Google Punishes Sites Selling Paid Links with PR Drop

The rumors are true: Google is, indeed, penalizing sites selling links with significant PR drops.

One site I know to be selling links through Text Link Ads was dropped from PR6 to 2.

I highly suspect that Google had a team go through the TLA inventory and identify every site selling links. These sites, and others reported to Google, were then slammed with PR drops that effectively eliminate the value of a paid link.

In an earlier post, I suggested that Google should just eliminate PR from the toolbar. But after the post it occurred to me that by doing so, Google would be creating the opportunity for a competitor to become the value-maker of links.

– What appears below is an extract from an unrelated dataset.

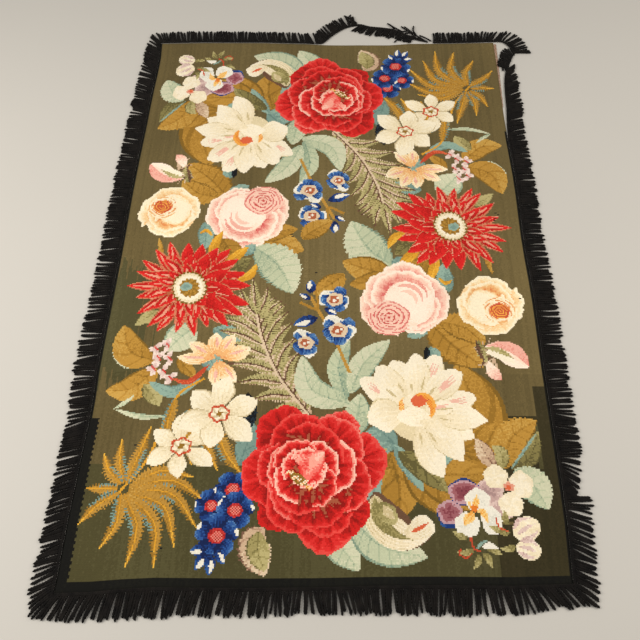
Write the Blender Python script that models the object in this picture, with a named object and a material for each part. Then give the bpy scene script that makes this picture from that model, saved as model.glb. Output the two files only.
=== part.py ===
"""Embroidered wall hanging: a wool cross-stitch panel with a black corded fringe sewn round it.

It lies face up, as it does when it is spread out. Metres, +Z up. The origin is the middle of the
panel's underside, +X runs to the right across the width and +Y runs up the length to the edge that
hangs from a wall.
Going round the panel anticlockwise, seen from above, each length of fringe has the panel on its left.
"""

import math
import random

import bmesh
import bpy
from mathutils import Vector

MM = 0.001

PANEL_WIDTH = 1.200
PANEL_LENGTH = 1.850
PANEL_THICK = 0.003
PANEL_COLUMNS = 16
PANEL_ROWS = 24

HEADING_WIDTH = 0.012
HEADING_THICK = 0.0035
HEADING_GAP = 0.0005
LOCK_PITCH = 0.0207
LOCK_SHARE = 0.80
LOCK_THICK = 0.005
LOCK_TIP_THICK = 0.004
LOCK_MIDDLE_SHARE = 0.92
LOCK_TIP_SHARE = 0.66
LOCK_REACH_SPREAD = 0.10
LOCK_SWAY = 2.0

# The loose end turns over once. There its heading is narrower and thicker, over this length either side.
TWIST_SHARE = 0.53
TWIST_REACH = 0.035
TWIST_NARROWS = 0.45
TWIST_THICKENS = 0.90

# Between these two places along the top edge the fringe is off the panel.
TOP_BARE_LEFT = -0.041
TOP_BARE_RIGHT = 0.385
TOP_CORNER = 0.590
SIDE_JOIN = 0.030

BACKING_THICK = 0.0012
BACKING_ROWS = 12
BACKING_BOTTOM = 0.610
BACKING_TOP = 0.922
BACKING_WIDTH_BOTTOM = 0.002
BACKING_WIDTH_TOP = 0.009

# Each edge strays from a true rectangle. Columns: share along the edge, how far it moves in mm.
# Left and right edges run from bottom to top and move along X.
EDGE_LEFT = (
    (0.0, -4), (0.08, -4), (0.15, -1), (0.23, 3), (0.30, -2), (0.50, 0), (0.63, -2), (0.84, 3),
    (0.95, 8), (1.0, 2),
)
EDGE_RIGHT = (
    (0.0, -9), (0.04, -5), (0.10, 0), (0.30, 0), (0.42, 3), (0.53, -1), (0.65, 3), (0.77, -2), (1.0, 0),
)
# Top and bottom edges run left to right and move along Y.
EDGE_BOTTOM = (
    (0.0, -21), (0.06, -18), (0.11, -11), (0.17, -5), (0.35, -4), (0.50, 0), (0.62, 6), (0.75, 9),
    (0.87, 10), (1.0, 16),
)
EDGE_TOP = (
    (0.0, 2), (0.12, 6), (0.30, 5), (0.45, -1), (0.52, -8), (0.61, -10), (0.70, -8), (0.75, 0),
    (0.85, 0), (1.0, 5),
)

# Places where the cloth stands off what it lies on, in mm.
# Columns: x, y, half lengths along x and y, height.
RIPPLES = (
    (135, 925, 120, 55, 2.0),
    (600, 800, 45, 110, 1.2),
    (-560, -940, 90, 45, 1.5),
)

# How the cords of each fringe lie. Columns: share along the fringe, direction in degrees from +X,
# reach in mm, and the side of the heading that they hang from, 1 away from the panel or -1 towards it.
CORDS_LEFT = (
    (0.00, 128, 46, 1), (0.05, 150, 50, 1), (0.15, 165, 50, 1), (0.30, 178, 50, 1),
    (0.50, 182, 50, 1), (0.66, 184, 54, 1), (0.78, 196, 50, 1), (0.86, 202, 48, 1),
    (0.95, 203, 50, 1), (1.00, 222, 56, 1),
)
CORDS_BOTTOM = (
    (0.00, 236, 58, 1), (0.04, 250, 56, 1), (0.12, 262, 54, 1), (0.36, 260, 50, 1),
    (0.46, 272, 48, 1), (0.54, 280, 46, 1), (0.66, 274, 50, 1), (0.80, 270, 52, 1),
    (0.88, 284, 50, 1), (0.96, 302, 48, 1), (1.00, 318, 52, 1),
)
CORDS_RIGHT = (
    (0.00, -34, 50, 1), (0.03, -24, 50, 1), (0.10, -14, 52, 1), (0.118, 4, 56, 1),
    (0.132, -46, 34, 1), (0.155, -30, 40, 1), (0.18, -3, 50, 1), (0.45, 0, 50, 1),
    (0.65, 3, 48, 1), (0.80, 12, 48, 1), (0.90, 24, 44, 1), (0.960, 32, 34, 1),
    (0.968, 122, 24, -1), (1.00, 114, 30, -1),
)
CORDS_TOP_RIGHT = (
    (0.00, 8, 50, 1), (0.14, 30, 56, 1), (0.26, 52, 52, 1), (0.38, 72, 46, 1),
    (0.60, 88, 42, 1), (1.00, 95, 42, 1),
)
CORDS_TOP_LEFT = (
    (0.00, 106, 44, 1), (0.20, 97, 44, 1), (0.60, 95, 46, 1), (0.92, 98, 46, 1), (1.00, 118, 48, 1),
)
CORDS_LOOSE = (
    (0.00, 252, 26, -1), (0.16, 246, 34, -1), (0.34, 240, 40, -1), (0.50, 236, 36, -1),
    (0.56, 98, 40, 1), (0.66, 124, 50, 1), (0.84, 120, 50, 1), (1.00, 98, 46, 1),
)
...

The paid link battle is now brought to a new level. Brokers are responding by creating new products that they believe are impossible to detect as paid links (ie: text links in content).

One Response to “Google Punishes Sites Selling Paid Links with PR Drop”

  1. searchquant Says:

    Interesting, I’d read the forum headlines but not the details as you’ve clearly laid them out (thanks).

    I wonder if there’s anyway to figure out the broader economic impact:

    a) how many PR6’s are there in the world, what % use TLA’s, and what’s the % traffic drop when a PR6 goes to PR2. What’s your guess?

    b) what types of companies use TLA’s? Traffic arbitrageurs, regular websites (non-arb) or ‘legit’ ad-driven content sites?

    c) what % of the total TLA user base was affected by this? 5? 20? 50?